Spring Batch Example in Spring boot - CSV Files with different delimiter to Mongo Database - Walking Techie

Blog about Java programming, Design Pattern, and Data Structure.

Tuesday, July 11, 2017

Spring Batch Example in Spring boot - CSV Files with different delimiter to Mongo Database

In previous post, We have discussed about reading the data from CSV files where all files have same delimiter.

In this post, we will discuss about how to read data from multiple CSV files and every file is separated with different delimiter and also have the same common reader and writer. All job responsibility to read data from CSV files and write into mongoDB.

Project structure

This is a directory structure of the standard gradle project.

spring boot CSV Files with different delimiter to Mongo Database example project structure

Project dependencies

task wrapper(type: Wrapper) {
    gradleVersion = '3.2.1'
}

apply plugin: 'java'
apply plugin: 'eclipse'
apply plugin: 'org.springframework.boot'

sourceCompatibility = 1.8

repositories {
    mavenLocal()
    mavenCentral()
}


dependencies {
    compile 'org.springframework.data:spring-data-mongodb:1.9.8.RELEASE'
    compileOnly('org.projectlombok:lombok:1.16.12')
    compile('org.springframework.boot:spring-boot-starter-batch:1.5.2.RELEASE')
    testCompile('org.springframework.boot:spring-boot-starter-test:1.5.2.RELEASE')
}
buildscript {
    repositories {
        mavenLocal()
        jcenter()
    }
    dependencies {
        classpath "org.springframework.boot:spring-boot-gradle-plugin:1.5.2.RELEASE"
    }
}

application.properties file

spring.data.mongodb.host=127.0.0.1
spring.data.mongodb.port=27017
spring.data.mongodb.database=springbatch

Spring Batch Configuration

Here, BatchConfiguration class will configure the FlatFileItemReader for common reader and MongoItemWriter for common writer. This class will update the file name and delimiter according to the step is going to execute. We have annotated genericReader method with @StepScope so on every step value of file name and delimiter will different.

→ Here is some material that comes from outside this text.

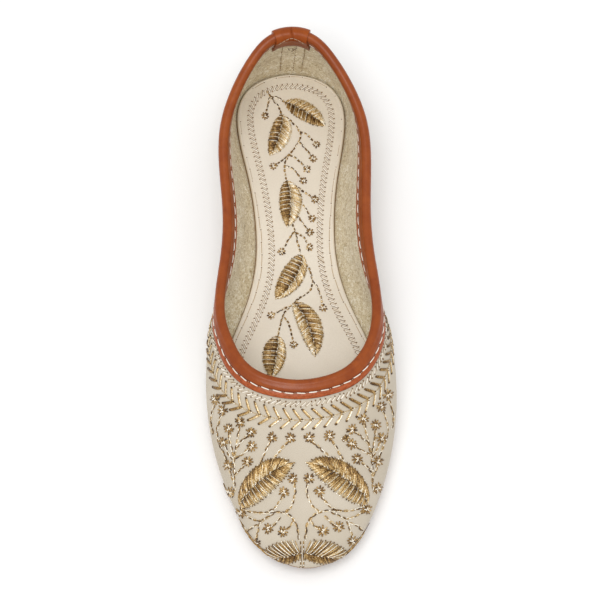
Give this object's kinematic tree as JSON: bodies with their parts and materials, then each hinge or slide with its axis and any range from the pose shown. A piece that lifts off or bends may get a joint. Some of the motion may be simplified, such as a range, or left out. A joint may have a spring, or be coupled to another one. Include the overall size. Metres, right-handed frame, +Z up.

package com.walking.techie.csvtomongo.config;

import com.walking.techie.csvtomongo.model.Domain;
import lombok.extern.slf4j.Slf4j;
import org.springframework.batch.core.configuration.annotation.EnableBatchProcessing;
import org.springframework.batch.core.configuration.annotation.StepScope;
import org.springframework.batch.item.data.MongoItemWriter;
import org.springframework.batch.item.file.FlatFileItemReader;
import org.springframework.batch.item.file.mapping.BeanWrapperFieldSetMapper;
import org.springframework.batch.item.file.mapping.DefaultLineMapper;
import org.springframework.batch.item.file.transform.DelimitedLineTokenizer;
import org.springframework.beans.factory.annotation.Autowired;
import org.springframework.beans.factory.annotation.Value;
import org.springframework.context.annotation.Bean;
import org.springframework.context.annotation.Configuration;
import org.springframework.core.io.ClassPathResource;
import org.springframework.data.mongodb.core.MongoTemplate;

@Slf4j
@Configuration
@EnableBatchProcessing
public class BatchConfiguration {

  @Autowired
  private MongoTemplate mongoTemplate;

  @Bean(destroyMethod = "")
  @StepScope
  public FlatFileItemReader<Domain> genericReader(
      @Value("#{stepExecutionContext['fileName']}") String fileName,
      @Value("#{stepExecutionContext['delimiter']}") String delimiter) {
    log.info("fileName:{}", fileName);
    log.info("delimiter:{}", delimiter);
    FlatFileItemReader<Domain> reader = new FlatFileItemReader<Domain>();
    reader.setResource(new ClassPathResource(fileName));
    reader.setLineMapper(new DefaultLineMapper<Domain>() {{
      setLineTokenizer(new DelimitedLineTokenizer() {{
        setNames(new String[]{"id", "name"});
        setDelimiter(delimiter);
      }});
      setFieldSetMapper(new BeanWrapperFieldSetMapper<Domain>() {{
        setTargetType(Domain.class);
      }});
    }});
    return reader;
  }


  @Bean
  public MongoItemWriter<Domain> writer() {
    MongoItemWriter<Domain> writer = new MongoItemWriter<Domain>();
    writer.setTemplate(mongoTemplate);
    writer.setCollection("domain");
    return writer;
  }
}

Custom Step Listener

We have created two custom step listener, one CommaSeparatorStepListener for one job CommaSeparatedFileReaderJob and other PipeSeparatorStepListener for job PipeSeparatedFileReaderJob. This step listener will set the value of filename and delimiter in StepExecution context.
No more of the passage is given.